Oczywiście również pływam tak, że w razie puszczenia latawca zostaję na liszu, latawiec jest na ddepower i mam czas na decyzję czy puszczam go z wiatrem czy nie. I to rozumiem na C oczywiście. Ciężko mi sie jednak przekonać do zacinającego sie krętlika który na dodatek zamiast usztywniać cl i ułatwiać wpięcie, działa przeciwnie. Odkręcanie linek system bezp. nie jest dla mnie priorytetem przy pływaniu, zwłaszcza że użytownicy piszą o problemach z tym patentem w temacie poniżej.
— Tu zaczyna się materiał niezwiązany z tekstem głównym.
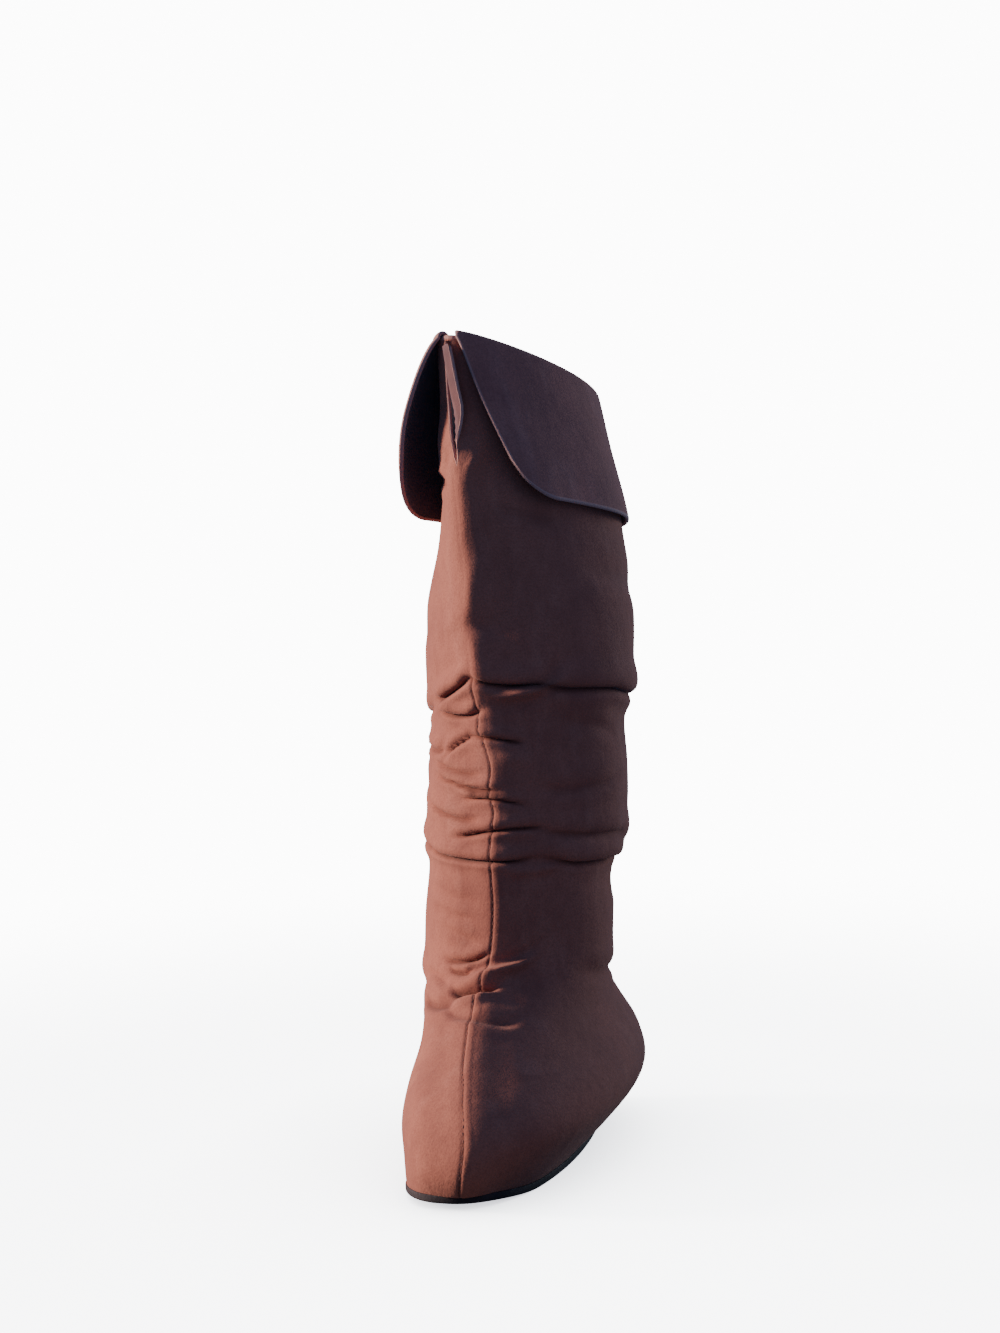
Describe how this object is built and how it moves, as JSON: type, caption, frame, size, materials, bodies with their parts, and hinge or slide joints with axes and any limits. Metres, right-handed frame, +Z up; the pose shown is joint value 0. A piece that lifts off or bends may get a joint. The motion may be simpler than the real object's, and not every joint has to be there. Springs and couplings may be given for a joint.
{
  "type": "knee-high boot",
  "caption": "Soft, slouching knee-high boot in brown suede with a flat thin sole, a raised seam down the front and a turned-down cuff that is split in front.",
  "frame": {"origin": "on the floor under the middle of the foot, at the sole's flat face", "axes": "+Z up, toe towards -Y, heel towards +Y, +X to the right of someone who looks at the toe"},
  "size_m": [0.1358, 0.284, 0.4987],
  "materials": {
    "sole": "matt, thin and flat",
    "lining": "matt, brushed",
    "suede": "napped suede, matt",
    "cuff_suede": "napped suede, matt"
  },
  "bodies": {
    "root": {"outsole": "sole", "insole": "lining", "upper": "suede", "cuff": "cuff_suede"}
  },
  "joints": []
}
Pływania bez lisza na zasadzie "nie miałem nigdy sytuacji niebezpiecznej więc co tam" niestety nie rozumiem.
Dziwi mnie natomiast, że jeśli coś ewidentnie działa słabo, to zamiast po prostu to przyznać po zastanowieniu i napisać do ekipy z Cabrinhy o problemie aby go zmienić/ulepszyć twardo idziecie w zaparte. Ulepszenie dla mnie mega proste - sztywne mocowanie cl, krętlik wyżej, na wys. wyciągniętej w górę reki, oh shity na linkach sterujących... No chyba że faktycznie uważacie że macie 100% racji, wtedy spoko, pozostańmy przy swoich zdaniach.